BEGIN DATASET ROWS

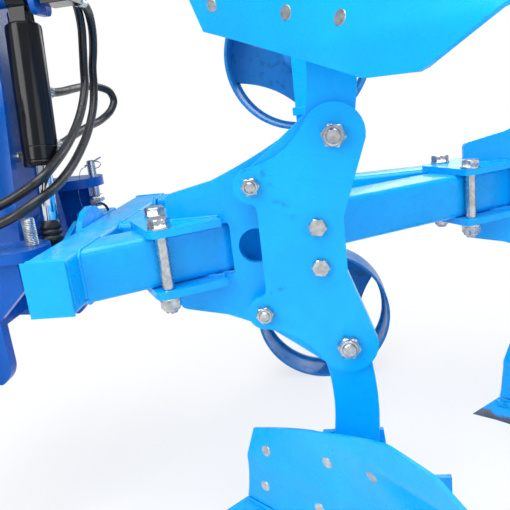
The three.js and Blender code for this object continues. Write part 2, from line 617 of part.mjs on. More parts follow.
// The share: a blade along the bottom of the mouldboard, ending in a point on the wall side.
const SHARE = { point: -312, reach: 46, thick: 11 };
function share() {
  const front = (t) => {
    const s = BOARD_LENGTH * 0.84 * t;
    const foot = boardPoint(s, 0);
    return new THREE.Vector3(foot.x - SHARE.reach, foot.y - 4, SOLE_Z);
  };
  const top = (t) => {
    const s = BOARD_LENGTH * 0.84 * t;
    const [low] = boardEdge(s);
    return boardPoint(s, low - 1.5);
  };
  const stations = [0, 0.12, 0.35, 0.6, 0.8, 1];
  const rings = stations.map((t) => {
    const a = front(t);
    const b = top(t);
    if (t === 0) a.x = SHARE.point;
    const c = b.clone().add(new THREE.Vector3(SHARE.thick, SHARE.thick * 0.8, -4));
    const d = a.clone().add(new THREE.Vector3(46, 10, 0));
    return [a, d, c, b];
  });
  const positions = rings.flat().flatMap((p) => p.toArray());
  const index = [];
  for (let i = 0; i + 1 < rings.length; i += 1) {
    for (let k = 0; k < 4; k += 1) {
      const a = i * 4 + k;
      const b = i * 4 + (k + 1) % 4;
      index.push(a, b + 4, a + 4, a, b, b + 4);
    }
  }
  const last = (rings.length - 1) * 4;
  index.push(0, 2, 1, 0, 3, 2, last, last + 1, last + 2, last, last + 2, last + 3);
  const geometry = new THREE.BufferGeometry();
  geometry.setAttribute("position", new THREE.Float32BufferAttribute(positions, 3));
  geometry.setIndex(index);
  return solid(geometry).subtract(halfSpace([0, WALL_Y], Math.PI / 2));
}
const shareBlade = share().subtract(boardSolid(-6, BOARD + 1.2, 2));
const shareRoom = joined(...[[0, 0, 0], [1, 1, 1], [-1, -1, 1], [1, 1, -1], [-40, 0, 6], [2, 3, 0]]
  .map((step) => share().translate(step)));

const FROG_TOP = -406;
// The frog joins shank, share and board; the landside runs along the furrow wall.
function frog() {
  const web = plateXZ(polygon([[-250, SOLE_Z + 30], [-30, SOLE_Z + 30], [64, SOLE_Z + 82], [50, -521],
    [-98, -521], [-170, -470], [-210, -436], [-250, -436]]), [SHANK_Y[0] + 1, SHANK_Y[1] + 1], 3);
  const cheek = plateXZ(polygon([[-130, -520], [-64, FROG_TOP], [58, FROG_TOP], [70, -540], [-130, -560]]),
    [SHANK_Y[1] + GAP, WALL_Y - 0.5], 3);
  const landside = box([-226, 190], [SHANK_Y[1], WALL_Y], [SOLE_Z, SOLE_Z + 82]);
  const wing = plateXY(polygon([[-240, SHANK_Y[0] + 4], [-30, SHANK_Y[0] + 4], [150, -430], [60, -430]]),
    [SOLE_Z + 40, SOLE_Z + 60], 2);
  const brace = bar(13, [-10, SHANK_Y[0] + 8, SOLE_Z + 66], [224, -460, SOLE_Z + 190], 12);
  return joined(web, cheek, landside, wing, brace).subtract(joined(boardRoom, shareRoom))
    .intersect(box([-400, 300], [-480, WALL_Y], [SOLE_Z, FROG_TOP]));
}
const frogBody = frog();

const largest = (manifold) => manifold.decompose().sort((a, b) => b.volume() - a.volume())[0];

for (let i = 0; i < LEG_COUNT; i += 1) {
  const leg = new THREE.Group();
  leg.position.set(i * LEG_PITCH * Math.cos(BEAM_ANGLE), i * LEG_PITCH * Math.sin(BEAM_ANGLE), 0);
  frame.add(leg);
  const n = i + 1;
  node(`leg_bracket_${n}`, bracket(), BLUE, leg);
  node(`leg_cover_${n}`, plateXZ(coverOutline(), COVER_Y, 6), BLUE, leg);
  [["lower", (m) => m], ["upper", mirrorZ]].forEach(([level, place]) => {
    node(`shank_${level}_${n}`, place(shank()), BLUE, leg);
    node(`frog_${level}_${n}`, place(largest(frogBody)), BLUE, leg);
    node(`mouldboard_${level}_${n}`, place(mouldboard), BLUE, leg);
    node(`share_${level}_${n}`, place(largest(shareBlade)), STEEL, leg);
  });
}

// ---- depth wheels -------------------------------------------------------------------------
const ARM = { x: [-84, -40], y: [392, 440] };
function wheelArm() {
  const [lower, upper] = WHEELS;
  const post = box(ARM.x, ARM.y, [lower.z - 30, upper.z + 30]);
  const sleeve = box([-104, -20], [380, 452], [-70, 70]);
  const foot = box([-130, 6], [SIDE_OUTER_Y - 20, 392], [-48, 48])
    .subtract(tubeAlong(-600, 900, sideY, SIDE_WIDTH + 2 * GAP, SIDE_ANGLE));
  const axles = WHEELS.map(({ x, z }) => bar(17, [x, 400, z], [x, WHEEL_Y + WHEEL_WIDTH + 12, z], 18));
  const collars = [-240, 224].map((z) => box([ARM.x[0] - 8, ARM.x[1] + 8], [ARM.y[0] - 8, ARM.y[1] + 6],
    [z - 10, z + 10]));
  return joined(post, sleeve, foot, ...axles, ...collars);
}
node("wheel_arm", wheelArm(), BLUE, frame);

const RIM = 8; // thickness of the rolled rim
const OPENING = { outer: WHEEL_RADIUS - 16, half: 0.7, bow: 88 };
function wheel(phase) {
  const w = WHEEL_WIDTH;
  const inner = WHEEL_RADIUS - RIM;
  const ring = [[inner, 0], [WHEEL_RADIUS, 0], [WHEEL_RADIUS, w], [inner, w], [inner, 0]];
  const rim = solid(new THREE.LatheGeometry(ring.map(([r, y]) => new THREE.Vector2(r, y)), 36));
  const web = polygon(arcPoints(WHEEL_RADIUS - RIM / 2, 0, 2 * Math.PI, 36).slice(1));
  for (let k = 0; k < 3; k += 1) {
    const middle = THREE.MathUtils.degToRad(phase + 120 * k);
    const outside = arcPoints(OPENING.outer, middle - OPENING.half, middle + OPENING.half, 8);
    const inside = new THREE.QuadraticBezierCurve(outside.at(-1),
      new THREE.Vector2(Math.cos(middle), Math.sin(middle)).multiplyScalar(OPENING.bow), outside[0]);
    web.holes.push(new THREE.Path([...outside, ...inside.getPoints(6).slice(1, -1)]));
  }
  const plate = plateXZ(web, [w - 12, w - 4]);
  const hub = bar(38, [0, 4, 0], [0, w + 2, 0], 18);
  const bore = bar(17.5, [0, -10, 0], [0, w + 20, 0], 16);
  return joined(rim, plate, hub).subtract(bore);
}
WHEELS.forEach(({ level, x, z, phase }) => {
  const mesh = node(`depth_wheel_${level}`, wheel(phase), BLUE, frame);
  mesh.position.set(x, WHEEL_Y, z);
});

// ---- origin at the bottom centre of the box -----------------------------------------------
plough.position.z = MID_HEIGHT;
root.updateMatrixWorld(true);
const bounds = new THREE.Box3().setFromObject(root, true);
const centre = bounds.getCenter(new THREE.Vector3());
plough.position.x -= centre.x;
plough.position.y -= centre.y;
plough.position.z -= bounds.min.z;

export default root;
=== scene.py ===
"""Finishes, fasteners, hoses and fine surfaces for a mounted reversible plough.

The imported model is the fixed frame. Places are worked out in millimetres from the turning axis,
level with the front leg's pivots: +X to the rear, +Y to the right-hand side, +Z up.
"""

import json
import math

import bpy
from bpy.props import FloatProperty, FloatVectorProperty, PointerProperty
from mathutils import Matrix, Vector, noise


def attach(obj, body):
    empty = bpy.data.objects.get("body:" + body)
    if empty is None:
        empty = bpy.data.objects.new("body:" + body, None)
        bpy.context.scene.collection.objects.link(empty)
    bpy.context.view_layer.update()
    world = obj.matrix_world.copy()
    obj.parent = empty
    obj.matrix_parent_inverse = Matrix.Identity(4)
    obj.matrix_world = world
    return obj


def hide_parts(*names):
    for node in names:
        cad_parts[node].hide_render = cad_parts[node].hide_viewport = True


bl_info = {
    "name": "Reversible plough finishes",
    "version": (1, 0, 0),
    "blender": (4, 5, 0),
    "location": "View3D > Sidebar > Plough",
    "description": "Paint, fasteners, hoses, welds and stage for a reversible plough",
    "category": "Object",
}

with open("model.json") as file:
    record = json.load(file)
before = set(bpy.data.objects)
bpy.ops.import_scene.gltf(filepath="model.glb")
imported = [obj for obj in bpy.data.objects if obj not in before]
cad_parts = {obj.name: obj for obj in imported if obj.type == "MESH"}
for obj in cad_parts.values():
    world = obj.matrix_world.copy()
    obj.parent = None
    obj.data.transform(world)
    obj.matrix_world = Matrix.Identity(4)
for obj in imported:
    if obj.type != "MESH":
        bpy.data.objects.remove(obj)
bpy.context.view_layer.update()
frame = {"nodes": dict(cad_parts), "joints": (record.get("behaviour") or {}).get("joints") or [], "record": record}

# Places shared with the frame, in millimetres.
CYLINDER_X = -606
CYLINDER_TOP = 520
CRANK = 75
BEAM_ANGLE = math.radians(30.3)
BEAM_Y = 40.4
LEG_PITCH = 732
LEG_COUNT = 3
PIVOT_Z = 197
SHEAR = (-152, 122)
COVER_OUT = -197
PLATE_BACK = -144.4
PLATE_FRONT = -159.4
LUG_TOP = 65.5
LUG_LOW = 50.5
TUBE = 100
CROSS_REAR = -458
CROSS_FRONT = -538
CROSS_LEFT = -337
CROSS_RIGHT = 314
SIDE_ANGLE = math.radians(5.3)
SIDE_OUTER_Y = 352
MID_HEIGHT = 606
WHEEL_RADIUS = 203
WHEEL_WIDTH = 108
WHEEL_Y = 470
WHEELS = (("lower", -60, WHEEL_RADIUS - MID_HEIGHT, -11), ("upper", -70, 374, -2))
MAST_X = -655
HITCH_X = -860
HITCH_Z = -170
LEAN = math.atan2(CRANK, CYLINDER_TOP)

JOINTS = {joint["name"]: joint for joint in frame["joints"]}
ORIGIN = Vector(JOINTS["turnover"]["pos_m"]) - Vector((CYLINDER_X, 0, 0)) / 1000


def place(point):
    """A point in millimetres from the turning axis, as a place in the frame in metres."""
    return ORIGIN + Vector(point) / 1000


# ---- forms ----

class Form:
    """Gathers closed shapes, in millimetres, that become one mesh."""

    def __init__(self):
        self.points = []
        self.faces = []

    def skin(self, rings, loop=False):
        """Joins rings of equal length, with a cap at each end or closed on themselves."""
        start = len(self.points)
        size = len(rings[0])
        for ring in rings:
            self.points.extend(Vector(p) for p in ring)
        count = len(rings)
        for i in range(count if loop else count - 1):
            a = start + i * size
            b = start + ((i + 1) % count) * size
            for k in range(size):
                m = (k + 1) % size
                self.faces.append((a + k, a + m, b + m, b + k))
        if not loop:
            self.faces.append(tuple(start + k for k in reversed(range(size))))
            self.faces.append(tuple(start + (count - 1) * size + k for k in range(size)))
        return self

    def lathe(self, profile, foot, axis, sides=32, loop=False, turn=0.0):
        """Turns (along, radius) pairs about an axis; a radius may be a function of the angle."""
        u, v, w = basis(axis)
        rings = []
        for z, radius in profile:
            centre = Vector(foot) + w * z
            size = radius if callable(radius) else (lambda _, r=radius: r)
            rings.append([centre + (u * math.cos(a + turn) + v * math.sin(a + turn)) * size(a)
                          for a in (2 * math.pi * k / sides for k in range(sides))])
        return self.skin(rings, loop=loop)

    def prism(self, outline, depth, spread=lambda a, b, c: (a, b, c)):
        """Pushes an outline through a depth; spread turns (a, b, depth) into a point."""
        low, high = depth
        return self.skin([[spread(a, b, low) for a, b in outline],
                          [spread(a, b, high) for a, b in outline]])

    def sweep(self, path, radius, sides=12):
        """Runs a round section along a path; radius is a number or a function of the distance."""
        size = radius if callable(radius) else (lambda _: radius)
        path = [Vector(p) for p in path]
        tangents = [(path[min(i + 1, len(path) - 1)] - path[max(i - 1, 0)]).normalized()
                    for i in range(len(path))]
        side = basis(tangents[0])[0]
        rings = []
        along = 0.0
        for i, point in enumerate(path):
            if i:
                along += (point - path[i - 1]).length
            t = tangents[i]
            side = (side - t * side.dot(t)).normalized()
            up = t.cross(side)
            r = size(along)
            rings.append([point + (side * math.cos(a) + up * math.sin(a)) * r
                          for a in (2 * math.pi * k / sides for k in range(sides))])
        return self.skin(rings)

    def moved(self, matrix):
        """The same form, moved by a matrix."""
        other = Form()
        other.points = [matrix @ p for p in self.points]
        flip = matrix.determinant() < 0
        other.faces = [tuple(reversed(f)) if flip else f for f in self.faces]
        return other

    def add(self, other):
        """Takes in the shapes of another form."""
        start = len(self.points)
        self.points.extend(other.points)
        self.faces.extend(tuple(start + k for k in f) for f in other.faces)
        return self

    def build(self, name, body, slot, bevel=0.0, angle=32, finish=None):
        """Makes the mesh, in metres, and lets it ride on a body.

        The finish is the slot's own if none is named.
        """
        mesh = bpy.data.meshes.new(name)
        mesh.from_pydata([place(p) for p in self.points], [], self.faces)
        mesh.validate()
        piece = bpy.data.objects.new(name, mesh)
        bpy.context.scene.collection.objects.link(piece)
        mesh.materials.append(material(finish or slot))
        soften(piece, bevel, angle)
        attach(piece, body)
        return piece


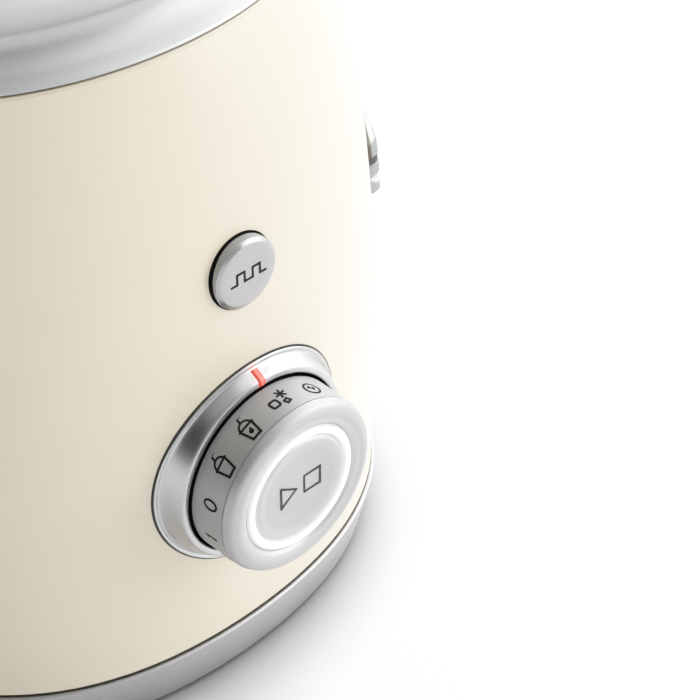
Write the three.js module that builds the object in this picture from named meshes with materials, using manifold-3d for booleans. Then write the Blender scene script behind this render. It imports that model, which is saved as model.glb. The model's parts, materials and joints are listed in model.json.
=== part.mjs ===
// Countertop blender: a rounded-square painted body on a metal base ring, a program dial with a
// start button at its centre, a pulse button, and a lift-off jug with its blades and lid.
// Millimetres, +Z up. The origin is on the motor axis at the underside of the base, and the
// controls face -Y, the jug's handle +X and its spout -X.
import * as THREE from 'three';
import { mergeVertices } from 'three/addons/utils/BufferGeometryUtils.js';
import Module from 'manifold-3d';

const wasm = await Module();
wasm.setup();

// ---- Driving dimensions ----
const GAP = 0.3; // air left between two pieces that touch
const ROUND = 28; // facets round the large turned pieces
const DIAL_ROUND = 20; // round the dial and what is inside it
const SMALL_ROUND = 12; // round shafts, bearings and feet
const TINY_ROUND = 8; // and round screws, posts and their holes

const BODY_R = 80; // body radius at its lower edge
const BODY_BOTTOM = 13.9;
const BODY_TOP = 160.5;
const BODY_WALL = 2.6;
const SQUARE_LOW = -0.024; // how far the plan is from round: low on the body
const SQUARE_HIGH = -0.016; // and at its top
const SQUARE_RELIEF = 0.036; // the sides swell a little between the two, most near the pulse button

const DIAL_Z = 62.7; // height of the dial's axis
const DIAL_R = 21.15; // dial skirt
const BEZEL_R = 26.3;
const BEZEL_LIP = 82.5; // how far the bezel's lip stands from the motor axis
const DIAL_FRONT = 94.4; // and the dial's rim
const HUB_R = 12; // fixed tube that the dial turns on
const BUTTON_R = 12.9; // start button
const START_TRAVEL = 1.5;

const PULSE_Z = 112.1;
const PULSE_HOLE_R = 8.55;
const PULSE_R = 8.2;
const PULSE_FRONT = 79.6; // how far the middle of its dome stands from the motor axis

const SHAFT_R = 4; // motor shaft
const SHAFT_BORE = SHAFT_R + GAP;
const BLADE_SHAFT_R = 3.5;
const BLADE_BORE = BLADE_SHAFT_R + GAP;

const COLLAR_BOTTOM = BODY_TOP;
const COLLAR_TOP = 191.5;
const JUG_BOTTOM = 174.3;
const JUG_FLOOR = 178;
const JUG_TOP = 370;
const JUG_WALL = 3;
const LID_TOP = 390;

// ---- Finishes ----
const FINISH = {
  cream: { color: 0xece4cd, roughness: 0.3, metalness: 0 },
  satinSilver: { color: 0xc4c4c3, roughness: 0.35, metalness: 0.9 },
  brightSilver: { color: 0xdadada, roughness: 0.12, metalness: 1 },
  steel: { color: 0xb9bbbd, roughness: 0.25, metalness: 1 },
  copper: { color: 0xb06a3a, roughness: 0.35, metalness: 1 },
  brass: { color: 0xc9a75a, roughness: 0.3, metalness: 1 },
  carbon: { color: 0x2a2a2c, roughness: 0.7, metalness: 0 },
  darkPlastic: { color: 0x35363a, roughness: 0.55, metalness: 0 },
  boardGreen: { color: 0x2f6b45, roughness: 0.5, metalness: 0 },
  rubber: { color: 0x4a4b4d, roughness: 0.8, metalness: 0 },
  litWhite: { color: 0xffffff, roughness: 0.4, metalness: 0 },
  litRed: { color: 0xff4a2a, roughness: 0.3, metalness: 0 },
  clear: { color: 0xe9f0f0, roughness: 0.05, metalness: 0, transparent: true, opacity: 0.35 },
};

// ---- Shape helpers ----

// A solid of revolution about Z. The profile is [radius, height] points, counter-clockwise
// with the radius to the right; it starts and ends on the axis, or closes on itself.
function turned(profile, segments = ROUND) {
  const points = profile.map(([r, z]) => new THREE.Vector2(r, z));
  const onAxis = profile[0][0] === 0 && profile.at(-1)[0] === 0;
  if (!onAxis) points.push(points[0].clone());
  return new THREE.LatheGeometry(points, segments).rotateX(Math.PI / 2);
}

function cylinder(radius, low, high, segments = SMALL_ROUND) {
  return turned([[0, low], [radius, low], [radius, high], [0, high]], segments);
}

function tube(inner, outer, low, high, segments = SMALL_ROUND) {
  return turned([[inner, low], [outer, low], [outer, high], [inner, high]], segments);
}

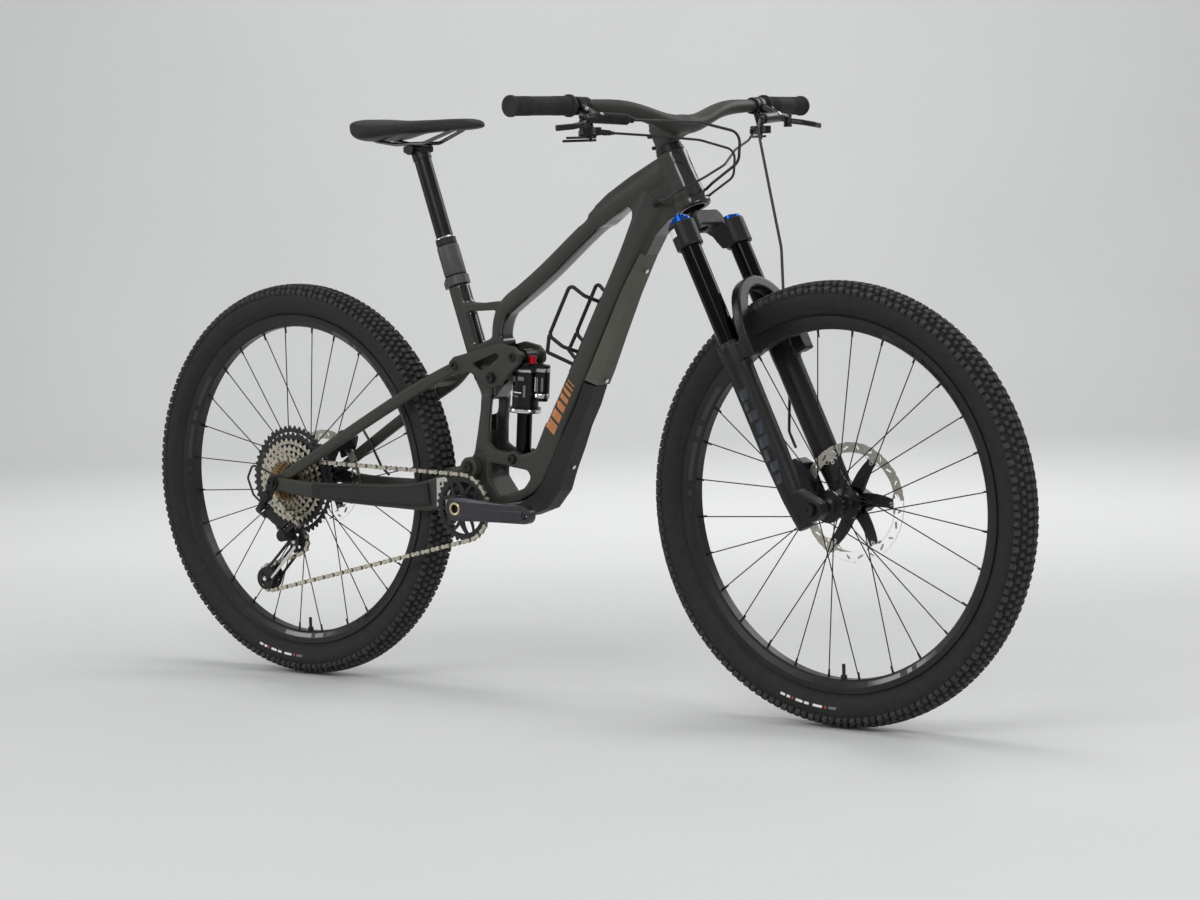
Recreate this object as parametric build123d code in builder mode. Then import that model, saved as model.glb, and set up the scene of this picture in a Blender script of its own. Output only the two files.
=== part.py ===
"""Full-suspension trail mountain bike in millimetres.

Origin on the ground midway between the wheel axles, +X towards the front wheel,
+Y to the rider's left, +Z up. The drive side is -Y.
"""
import os
from math import acos, atan2, cos, degrees, hypot, pi, radians, sin, sqrt

from build123d import *

os.makedirs("parts", exist_ok=True)

# ---------------------------------------------------------------- driving dimensions
AXLE_X = 620.0
AXLE_Z = 375.1
TYRE_R = 375.1
RIM_R = 316.5
RIM_INNER_R = 293.0
FRONT_HALF = 55.0
REAR_HALF = 74.0
FRONT_ROTOR_R = 101.5
REAR_ROTOR_R = 90.0

BB = (-172.0, 343.0)
MAIN_PIVOT = (-160.0, 416.0)
ROCKER_MID = (-105.0, 579.0)
ROCKER_REAR = (-190.0, 601.0)
SHOCK_TOP = (-51.0, 618.0)
SHOCK_LOW = (-68.0, 433.0)
LINK_PIN_R = 4.2
LINK_BORE_R = 7.4

STEER_FOOT = (580.3, 0.0, 356.0)
STEER_UP = (-0.4305, 0.0, 0.9026)
STEER_FWD = (0.9026, 0.0, 0.4305)
LEG_X = 12.0
LEG_Y = 70.0
STANCHION_R = 18.0
HT_LOW = 572.0
HT_TOP = 678.0

CRANK_LEN = 175.0
CHAIN_Y = -52.0
RING_PITCH_R = 60.7
COG_PITCH_R = 42.6
PULLEY_PITCH_R = 24.5
GUIDE = (-592.0, 262.0)
TENSION = (-673.0, 187.0)
CAGE_PIVOT = (-599.0, 276.0)
HANGER = (-634.0, 350.0)
LINK_END = (-604.0, 296.0)

SEAT_TOP = (-212.0, 755.0)
SEAT_SLOPE = 0.3346
DROP_R = 17.45
POST_R = 15.9
BAR_END = 410.0

STEER = Plane(origin=STEER_FOOT, x_dir=STEER_FWD, z_dir=STEER_UP)
STEER_SIDE = Plane(origin=STEER_FOOT, x_dir=STEER_FWD, z_dir=(0, -1, 0))


# ---------------------------------------------------------------- helpers
def side(y):
    """Side-view plane at height y: local x is +X and local y is +Z, extruding to -Y."""
    return Plane(origin=(0, y, 0), x_dir=(1, 0, 0), z_dir=(0, -1, 0))


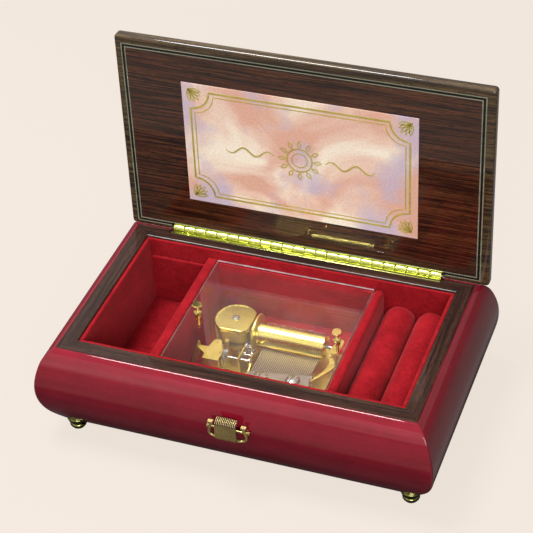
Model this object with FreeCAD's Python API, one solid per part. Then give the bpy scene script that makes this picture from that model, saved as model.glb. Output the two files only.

END DATASET ROWS

**WORK TO BE COMPLETED:**
Above this instruction are the records; retype exactly the lines from the one containing "---- origin at" up to and including the one containing "if empty is".

**CORRECT ANSWER:**
// ---- origin at the bottom centre of the box -----------------------------------------------
plough.position.z = MID_HEIGHT;
root.updateMatrixWorld(true);
const bounds = new THREE.Box3().setFromObject(root, true);
const centre = bounds.getCenter(new THREE.Vector3());
plough.position.x -= centre.x;
plough.position.y -= centre.y;
plough.position.z -= bounds.min.z;

export default root;
=== scene.py ===
"""Finishes, fasteners, hoses and fine surfaces for a mounted reversible plough.

The imported model is the fixed frame. Places are worked out in millimetres from the turning axis,
level with the front leg's pivots: +X to the rear, +Y to the right-hand side, +Z up.
"""

import json
import math

import bpy
from bpy.props import FloatProperty, FloatVectorProperty, PointerProperty
from mathutils import Matrix, Vector, noise


def attach(obj, body):
    empty = bpy.data.objects.get("body:" + body)
    if empty is None:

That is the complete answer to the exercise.